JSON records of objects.
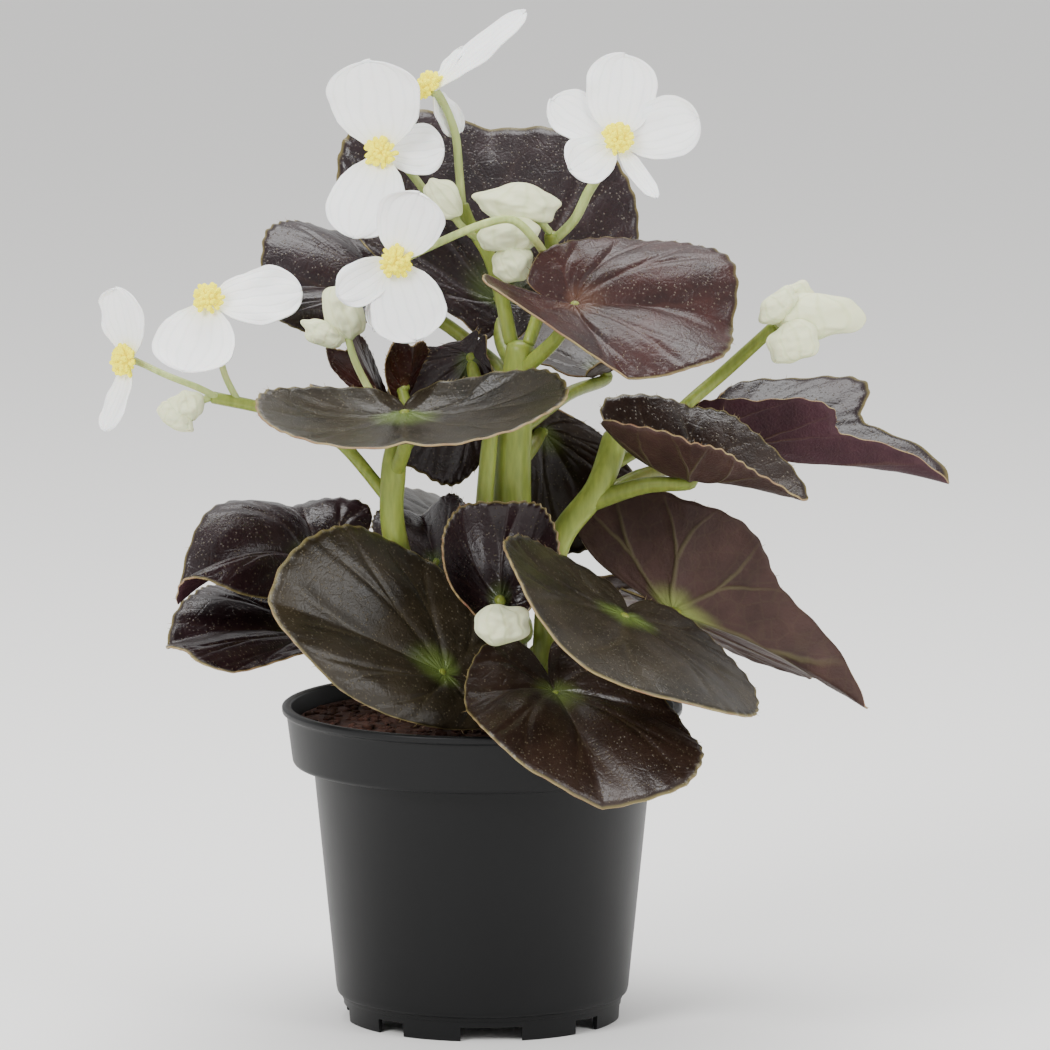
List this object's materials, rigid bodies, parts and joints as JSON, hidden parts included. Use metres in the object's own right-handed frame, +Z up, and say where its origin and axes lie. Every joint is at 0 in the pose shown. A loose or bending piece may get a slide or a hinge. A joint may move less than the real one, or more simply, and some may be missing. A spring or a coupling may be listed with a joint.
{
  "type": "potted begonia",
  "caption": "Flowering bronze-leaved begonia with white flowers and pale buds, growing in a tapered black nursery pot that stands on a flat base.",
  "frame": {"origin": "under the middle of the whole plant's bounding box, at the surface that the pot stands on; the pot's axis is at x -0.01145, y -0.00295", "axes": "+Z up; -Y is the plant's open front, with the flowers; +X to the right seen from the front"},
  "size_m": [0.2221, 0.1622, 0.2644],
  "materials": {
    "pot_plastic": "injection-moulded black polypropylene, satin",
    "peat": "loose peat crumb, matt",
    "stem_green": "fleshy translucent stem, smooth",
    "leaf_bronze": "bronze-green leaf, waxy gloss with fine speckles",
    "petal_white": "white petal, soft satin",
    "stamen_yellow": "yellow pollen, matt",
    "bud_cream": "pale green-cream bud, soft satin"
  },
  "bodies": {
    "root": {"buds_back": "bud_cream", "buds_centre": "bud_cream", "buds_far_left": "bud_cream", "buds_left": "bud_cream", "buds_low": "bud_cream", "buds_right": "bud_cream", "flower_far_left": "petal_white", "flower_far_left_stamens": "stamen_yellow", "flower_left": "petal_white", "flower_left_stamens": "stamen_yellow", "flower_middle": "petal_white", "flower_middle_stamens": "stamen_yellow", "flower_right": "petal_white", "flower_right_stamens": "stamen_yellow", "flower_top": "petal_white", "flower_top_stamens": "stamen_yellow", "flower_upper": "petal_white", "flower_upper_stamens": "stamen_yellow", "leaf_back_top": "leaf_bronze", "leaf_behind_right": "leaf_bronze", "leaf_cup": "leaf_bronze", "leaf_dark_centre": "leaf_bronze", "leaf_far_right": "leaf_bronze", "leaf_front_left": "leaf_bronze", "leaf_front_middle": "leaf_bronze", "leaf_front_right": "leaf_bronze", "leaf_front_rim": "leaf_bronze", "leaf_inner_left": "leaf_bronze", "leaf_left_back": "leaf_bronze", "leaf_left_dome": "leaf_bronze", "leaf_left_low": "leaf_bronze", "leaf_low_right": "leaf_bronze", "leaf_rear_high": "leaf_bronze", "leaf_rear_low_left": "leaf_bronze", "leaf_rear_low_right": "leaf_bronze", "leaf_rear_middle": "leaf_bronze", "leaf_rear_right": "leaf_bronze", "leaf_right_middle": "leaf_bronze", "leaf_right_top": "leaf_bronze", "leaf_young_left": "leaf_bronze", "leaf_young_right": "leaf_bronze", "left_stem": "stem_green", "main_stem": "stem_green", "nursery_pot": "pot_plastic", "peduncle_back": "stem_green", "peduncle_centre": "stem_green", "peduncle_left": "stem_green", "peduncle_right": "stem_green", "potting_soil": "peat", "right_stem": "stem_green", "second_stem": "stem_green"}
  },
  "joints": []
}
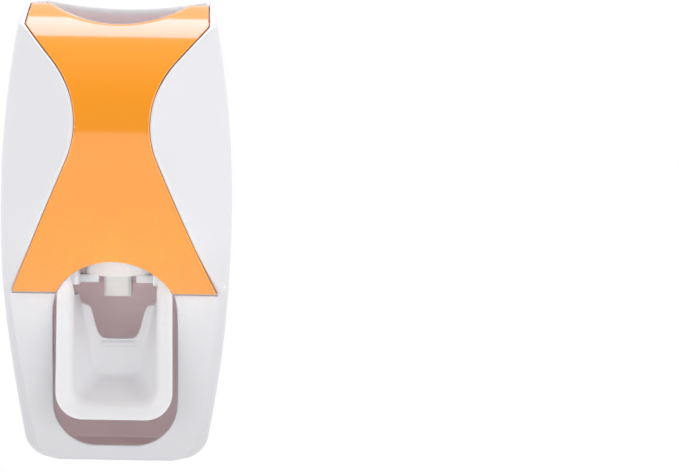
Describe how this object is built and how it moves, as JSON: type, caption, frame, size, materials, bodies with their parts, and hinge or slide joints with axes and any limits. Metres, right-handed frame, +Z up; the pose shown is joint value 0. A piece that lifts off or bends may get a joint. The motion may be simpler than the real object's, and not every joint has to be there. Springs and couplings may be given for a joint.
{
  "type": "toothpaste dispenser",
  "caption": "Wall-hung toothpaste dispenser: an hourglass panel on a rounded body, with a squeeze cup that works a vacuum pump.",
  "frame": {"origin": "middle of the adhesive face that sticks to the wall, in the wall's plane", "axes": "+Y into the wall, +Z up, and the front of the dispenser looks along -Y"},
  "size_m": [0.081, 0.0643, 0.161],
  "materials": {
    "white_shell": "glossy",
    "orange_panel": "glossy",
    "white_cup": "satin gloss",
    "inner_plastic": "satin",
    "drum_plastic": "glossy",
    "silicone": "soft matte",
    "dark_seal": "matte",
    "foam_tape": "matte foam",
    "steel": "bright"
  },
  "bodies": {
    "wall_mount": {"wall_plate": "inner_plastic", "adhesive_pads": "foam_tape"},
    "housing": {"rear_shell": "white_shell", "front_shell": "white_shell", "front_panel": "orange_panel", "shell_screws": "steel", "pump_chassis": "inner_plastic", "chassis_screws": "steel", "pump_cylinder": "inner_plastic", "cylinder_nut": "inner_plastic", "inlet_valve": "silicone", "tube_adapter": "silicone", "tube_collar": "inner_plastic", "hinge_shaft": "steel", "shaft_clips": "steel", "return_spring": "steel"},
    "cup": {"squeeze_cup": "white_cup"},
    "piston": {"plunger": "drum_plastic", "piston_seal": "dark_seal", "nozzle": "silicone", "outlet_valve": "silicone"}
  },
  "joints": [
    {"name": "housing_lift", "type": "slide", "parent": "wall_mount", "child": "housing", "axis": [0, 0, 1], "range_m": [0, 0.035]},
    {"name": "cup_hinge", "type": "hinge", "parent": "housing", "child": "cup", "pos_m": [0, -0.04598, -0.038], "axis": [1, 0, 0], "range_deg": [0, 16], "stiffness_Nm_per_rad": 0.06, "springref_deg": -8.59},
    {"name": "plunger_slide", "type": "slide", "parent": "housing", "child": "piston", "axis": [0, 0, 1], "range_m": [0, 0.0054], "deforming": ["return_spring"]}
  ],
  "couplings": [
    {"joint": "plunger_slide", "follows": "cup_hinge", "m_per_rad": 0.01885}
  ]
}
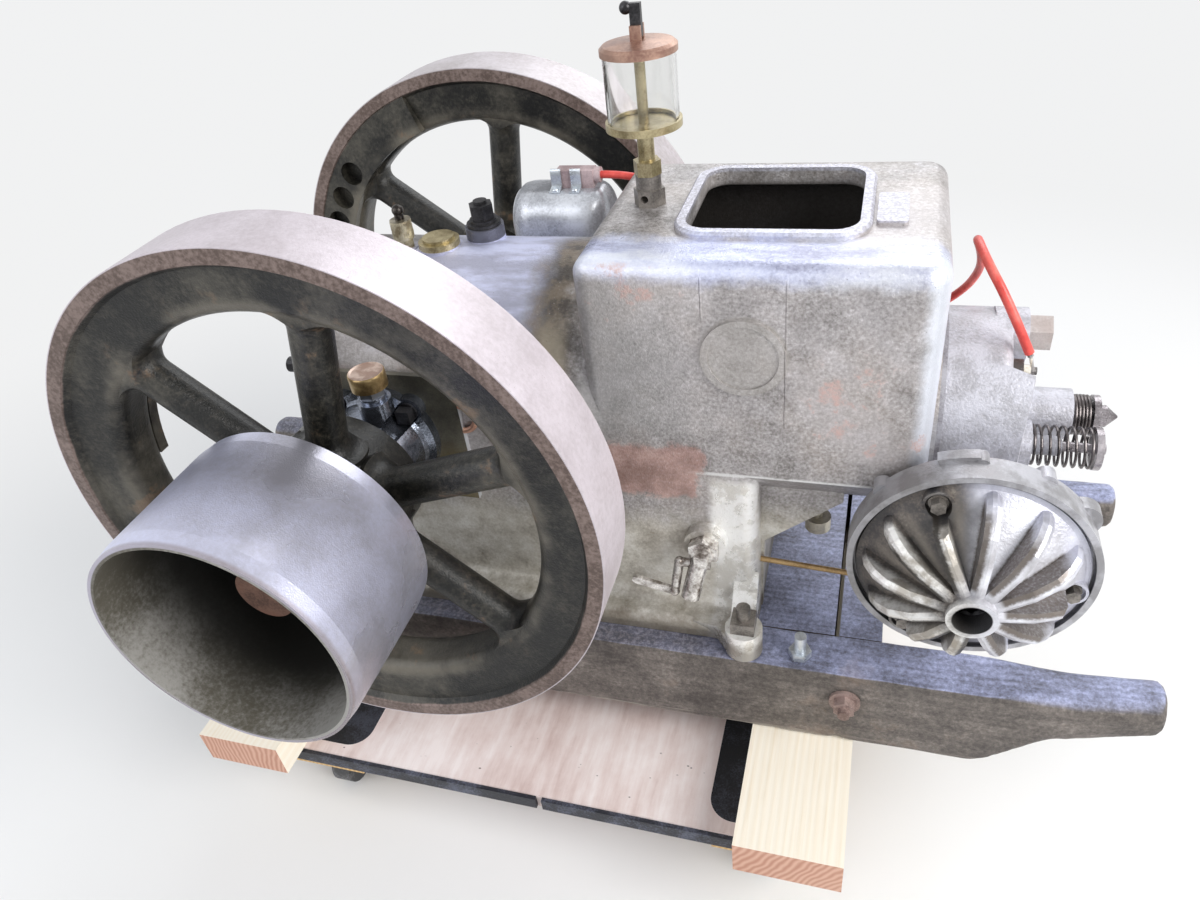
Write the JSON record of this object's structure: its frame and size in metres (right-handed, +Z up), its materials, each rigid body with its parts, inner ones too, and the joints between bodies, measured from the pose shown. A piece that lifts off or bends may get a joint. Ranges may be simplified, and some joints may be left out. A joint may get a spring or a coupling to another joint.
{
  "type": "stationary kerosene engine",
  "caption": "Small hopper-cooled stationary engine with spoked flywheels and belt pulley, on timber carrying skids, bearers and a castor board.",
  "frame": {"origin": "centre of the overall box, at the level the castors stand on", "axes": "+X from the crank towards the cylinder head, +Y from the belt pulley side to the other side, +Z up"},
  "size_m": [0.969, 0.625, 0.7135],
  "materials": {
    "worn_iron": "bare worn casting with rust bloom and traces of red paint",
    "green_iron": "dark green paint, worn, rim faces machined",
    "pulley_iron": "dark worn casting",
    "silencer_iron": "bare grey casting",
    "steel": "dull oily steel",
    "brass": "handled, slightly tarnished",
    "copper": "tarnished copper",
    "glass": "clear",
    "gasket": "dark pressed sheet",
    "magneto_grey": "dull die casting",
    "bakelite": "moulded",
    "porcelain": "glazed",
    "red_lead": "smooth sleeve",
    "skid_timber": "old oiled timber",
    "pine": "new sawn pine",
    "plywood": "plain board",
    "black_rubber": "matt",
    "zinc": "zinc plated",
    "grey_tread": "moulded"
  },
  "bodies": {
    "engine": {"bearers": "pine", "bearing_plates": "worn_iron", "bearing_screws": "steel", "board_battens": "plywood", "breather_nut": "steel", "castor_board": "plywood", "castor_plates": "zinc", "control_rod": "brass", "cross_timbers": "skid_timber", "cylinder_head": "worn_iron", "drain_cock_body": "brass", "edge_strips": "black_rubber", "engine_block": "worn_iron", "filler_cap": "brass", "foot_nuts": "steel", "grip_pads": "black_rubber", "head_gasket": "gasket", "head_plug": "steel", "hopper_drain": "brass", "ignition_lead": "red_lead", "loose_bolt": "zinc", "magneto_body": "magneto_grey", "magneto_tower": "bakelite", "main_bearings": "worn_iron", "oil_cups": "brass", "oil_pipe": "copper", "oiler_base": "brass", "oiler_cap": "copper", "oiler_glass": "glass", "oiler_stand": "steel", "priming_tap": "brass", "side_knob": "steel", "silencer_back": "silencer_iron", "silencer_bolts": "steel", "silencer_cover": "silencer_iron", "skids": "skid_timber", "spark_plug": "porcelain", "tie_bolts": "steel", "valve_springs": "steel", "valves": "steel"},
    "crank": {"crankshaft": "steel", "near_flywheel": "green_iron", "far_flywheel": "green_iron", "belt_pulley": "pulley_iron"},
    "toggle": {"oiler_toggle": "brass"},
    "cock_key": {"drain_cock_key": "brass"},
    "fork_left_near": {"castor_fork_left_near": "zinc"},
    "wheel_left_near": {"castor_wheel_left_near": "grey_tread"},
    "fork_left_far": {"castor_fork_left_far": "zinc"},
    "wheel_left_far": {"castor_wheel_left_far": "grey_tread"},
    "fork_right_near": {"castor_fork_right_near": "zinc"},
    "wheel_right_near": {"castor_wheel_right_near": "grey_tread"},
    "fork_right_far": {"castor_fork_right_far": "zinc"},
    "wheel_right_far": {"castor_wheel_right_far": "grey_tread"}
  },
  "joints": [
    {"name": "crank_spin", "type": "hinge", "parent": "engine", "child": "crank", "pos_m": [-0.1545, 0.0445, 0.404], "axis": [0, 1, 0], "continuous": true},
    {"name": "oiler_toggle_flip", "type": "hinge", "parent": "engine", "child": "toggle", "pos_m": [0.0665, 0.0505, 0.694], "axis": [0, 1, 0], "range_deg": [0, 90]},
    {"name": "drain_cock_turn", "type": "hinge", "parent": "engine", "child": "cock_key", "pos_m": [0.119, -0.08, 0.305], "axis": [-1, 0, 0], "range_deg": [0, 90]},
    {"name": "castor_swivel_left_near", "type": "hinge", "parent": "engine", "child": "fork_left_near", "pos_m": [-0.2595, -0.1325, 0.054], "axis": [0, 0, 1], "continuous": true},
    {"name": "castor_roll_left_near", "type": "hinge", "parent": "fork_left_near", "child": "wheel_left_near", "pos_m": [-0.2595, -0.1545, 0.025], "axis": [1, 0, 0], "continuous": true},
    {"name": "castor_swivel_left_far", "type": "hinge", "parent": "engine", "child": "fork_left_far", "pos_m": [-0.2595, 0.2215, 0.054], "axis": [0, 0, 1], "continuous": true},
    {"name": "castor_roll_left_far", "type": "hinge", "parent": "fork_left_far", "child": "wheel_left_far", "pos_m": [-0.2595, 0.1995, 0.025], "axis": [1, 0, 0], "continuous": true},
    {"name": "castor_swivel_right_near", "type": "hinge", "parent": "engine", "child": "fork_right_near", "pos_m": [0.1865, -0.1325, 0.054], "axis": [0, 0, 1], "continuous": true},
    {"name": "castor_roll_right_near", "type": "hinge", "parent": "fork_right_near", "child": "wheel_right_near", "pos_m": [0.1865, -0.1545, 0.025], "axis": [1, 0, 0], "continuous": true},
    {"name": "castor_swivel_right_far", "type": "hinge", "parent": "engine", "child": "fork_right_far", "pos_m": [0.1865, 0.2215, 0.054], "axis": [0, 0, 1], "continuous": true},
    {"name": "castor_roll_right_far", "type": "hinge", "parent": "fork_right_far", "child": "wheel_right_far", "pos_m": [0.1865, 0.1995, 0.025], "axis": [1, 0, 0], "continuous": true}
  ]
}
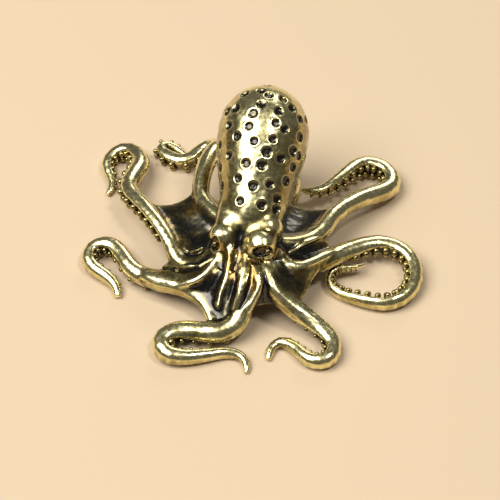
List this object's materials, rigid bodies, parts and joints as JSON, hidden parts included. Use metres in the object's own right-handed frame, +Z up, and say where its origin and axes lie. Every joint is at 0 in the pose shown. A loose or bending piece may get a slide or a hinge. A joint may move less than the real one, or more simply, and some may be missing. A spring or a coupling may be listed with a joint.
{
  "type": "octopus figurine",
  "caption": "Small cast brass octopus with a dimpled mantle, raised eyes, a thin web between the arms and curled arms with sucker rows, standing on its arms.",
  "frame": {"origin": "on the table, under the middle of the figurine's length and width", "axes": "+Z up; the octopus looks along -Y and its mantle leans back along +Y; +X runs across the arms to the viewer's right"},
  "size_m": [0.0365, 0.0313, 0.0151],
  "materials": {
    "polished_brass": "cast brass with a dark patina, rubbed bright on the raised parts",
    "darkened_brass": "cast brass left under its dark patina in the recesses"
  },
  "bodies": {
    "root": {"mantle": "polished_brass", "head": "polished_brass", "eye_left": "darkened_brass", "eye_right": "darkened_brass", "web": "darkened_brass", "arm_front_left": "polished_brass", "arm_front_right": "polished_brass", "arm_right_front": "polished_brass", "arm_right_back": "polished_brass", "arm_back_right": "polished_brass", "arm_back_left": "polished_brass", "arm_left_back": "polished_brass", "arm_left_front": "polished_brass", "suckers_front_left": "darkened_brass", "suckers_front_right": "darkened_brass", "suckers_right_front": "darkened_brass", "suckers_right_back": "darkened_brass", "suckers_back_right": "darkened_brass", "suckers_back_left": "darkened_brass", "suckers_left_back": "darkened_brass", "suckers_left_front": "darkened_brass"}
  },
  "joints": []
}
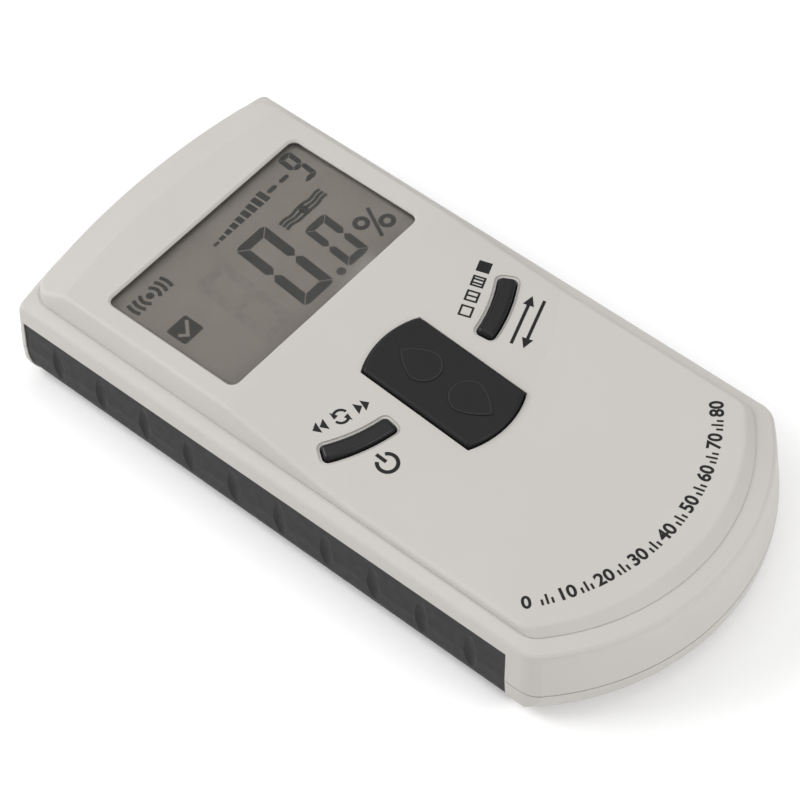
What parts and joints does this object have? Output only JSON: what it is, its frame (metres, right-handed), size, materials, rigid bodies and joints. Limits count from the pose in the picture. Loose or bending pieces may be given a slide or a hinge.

To do. Pick out the lines containing the string "between".

Finished exercise.
Write the JSON record of this object's structure: its frame and size in metres (right-handed, +Z up), its materials, each rigid body with its parts, inner ones too, and the joints between bodies, measured from the pose shown. A piece that lifts off or bends may get a joint. Ranges may be simplified, and some joints may be left out. A joint may get a spring or a coupling to another joint.
  "caption": "Small cast brass octopus with a dimpled mantle, raised eyes, a thin web between the arms and curled arms with sucker rows, standing on its arms.",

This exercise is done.